[START]

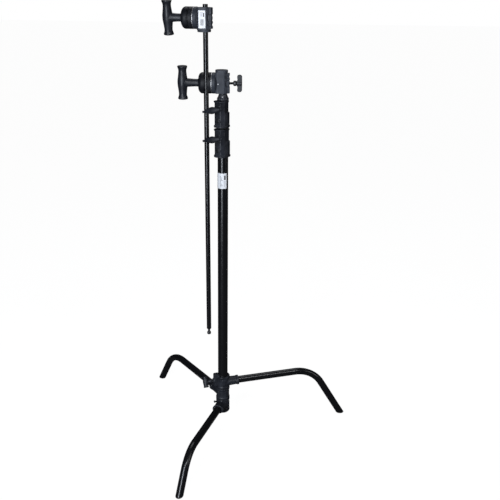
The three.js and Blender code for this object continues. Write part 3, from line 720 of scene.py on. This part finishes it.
# ---- risers and their clamps ----
def clamp_section(radius, lip=0.0):
    """A flat pad, two flanks and a facetted back of a given radius."""
    facets = ((0.26, 0.97), (-0.44, 0.9), (-0.87, 0.49), (-1.0, 0.16))
    back = [(x * radius, y * radius) for x, y in facets]
    half = [(PAD_REACH + lip, PAD_HALF + lip / 2), (20 + lip, 19.5 + lip)] + back
    return half + [(x, -y) for x, y in half[::-1]]


def clamp_casting(level, spec):
    """Facetted body and skirt with lips, two bosses, and the bores for tube and riser."""
    height, body, skirt = spec["height"], spec["body"], spec["skirt"]

    def boss(radius, z, reach):
        return moved(rod("boss", radius, 18, reach, 0.8), shift(z=z) @ ALONG_X)

    def hole(radius, z, low, high):
        return moved(drill(radius, low, high, 48), shift(z=z) @ ALONG_X)

    parts = [
        prism("body", clamp_section(body), 1, height - 1, 2.0, 1.0),
        prism("skirt", clamp_section(skirt), 5, height * 0.56, 2.5, 1.6),
        prism("top_lip", clamp_section(body + 1.6, CLAMP_LIP), height - 5, height, 3.0, 0.9),
        prism("foot_lip", clamp_section(skirt + 1.9, CLAMP_LIP), 0, 6, 4.0, 1.0),
        boss(10.5, spec["screw"], PAD_REACH + 5),
        boss(9.6, spec["bolt"], PAD_REACH + 3.5),
    ]
    return carved(
        cast(level + "_clamp_casting_detail", parts, 0.7, 4),
        drill(spec["tube"] + GAP, -2, spec["step"], 96),
        drill(spec["riser"] + GAP + 0.1, spec["step"] - 1, height + 2, 96),
        hole(5.3, spec["screw"], 5, 60),
        hole(4.3, spec["bolt"], 10, 60),
        hole(7.0, spec["bolt"], PAD_REACH - 4, 60),
    )


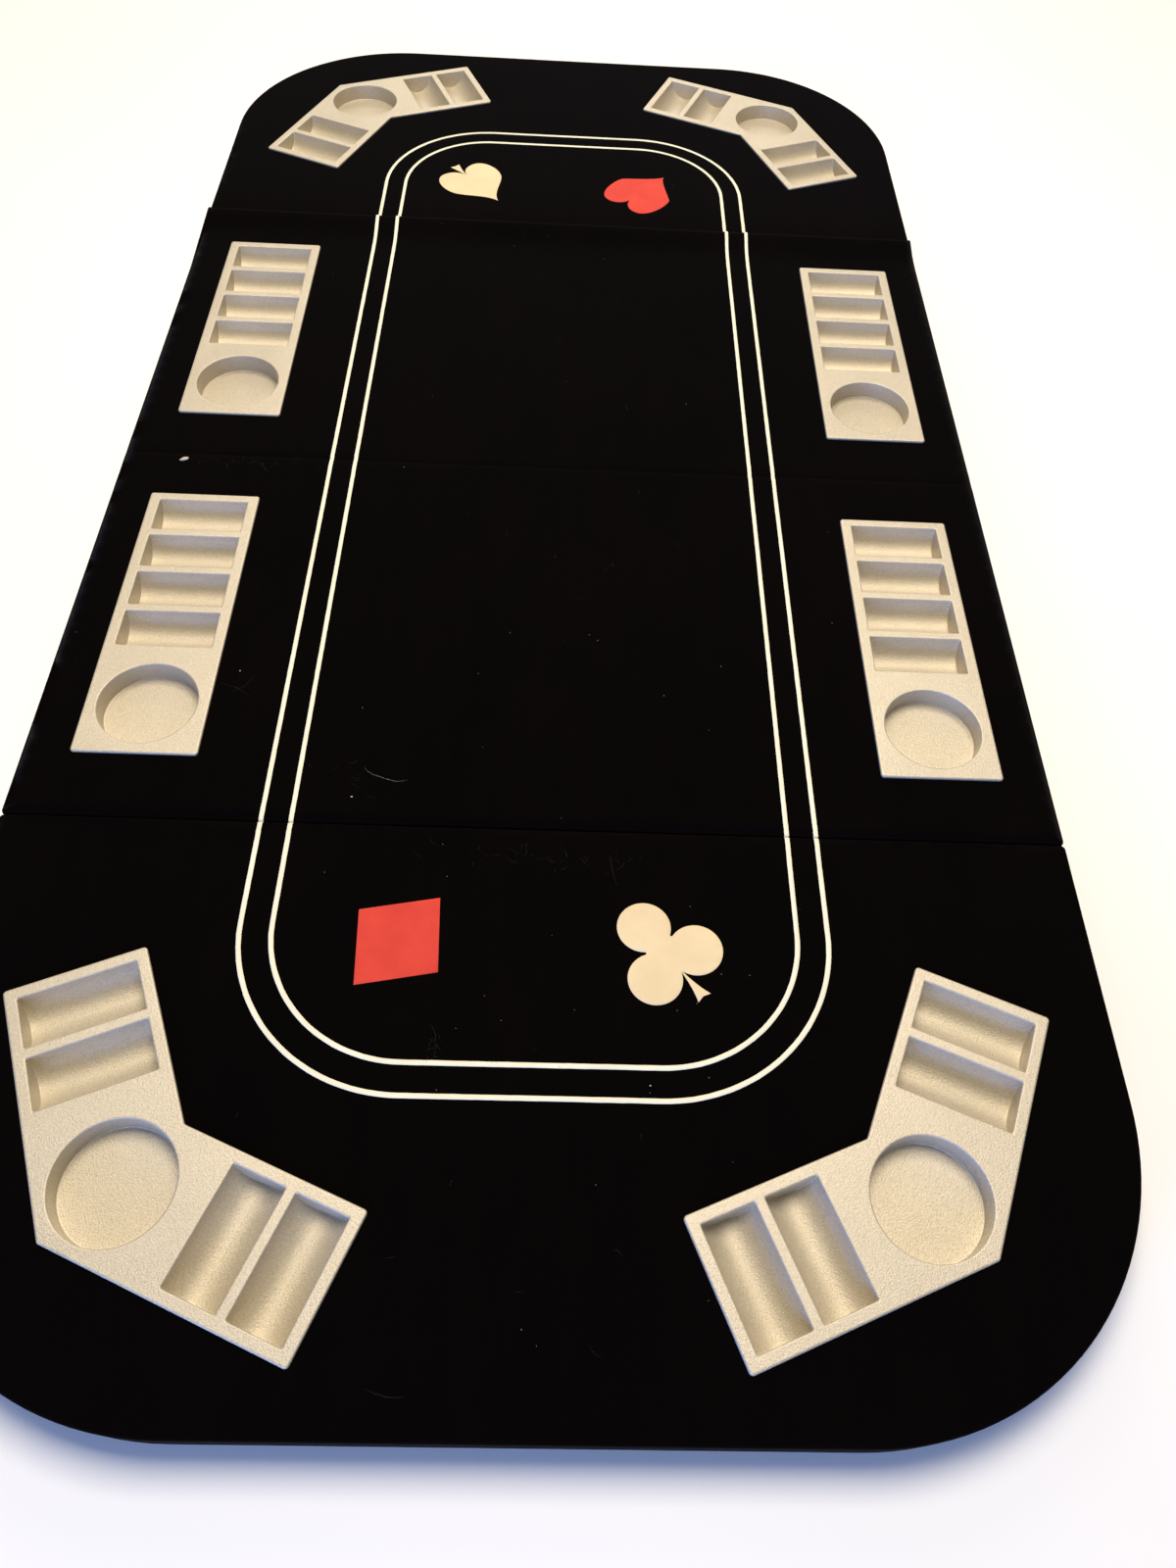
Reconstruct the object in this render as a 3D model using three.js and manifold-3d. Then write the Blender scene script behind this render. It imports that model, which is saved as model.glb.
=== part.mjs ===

[END]

--- Exercise instructions ---
Go through the listing above and report how many of its lines contain the word "Blender", with only the number as output.

--- The output ---
2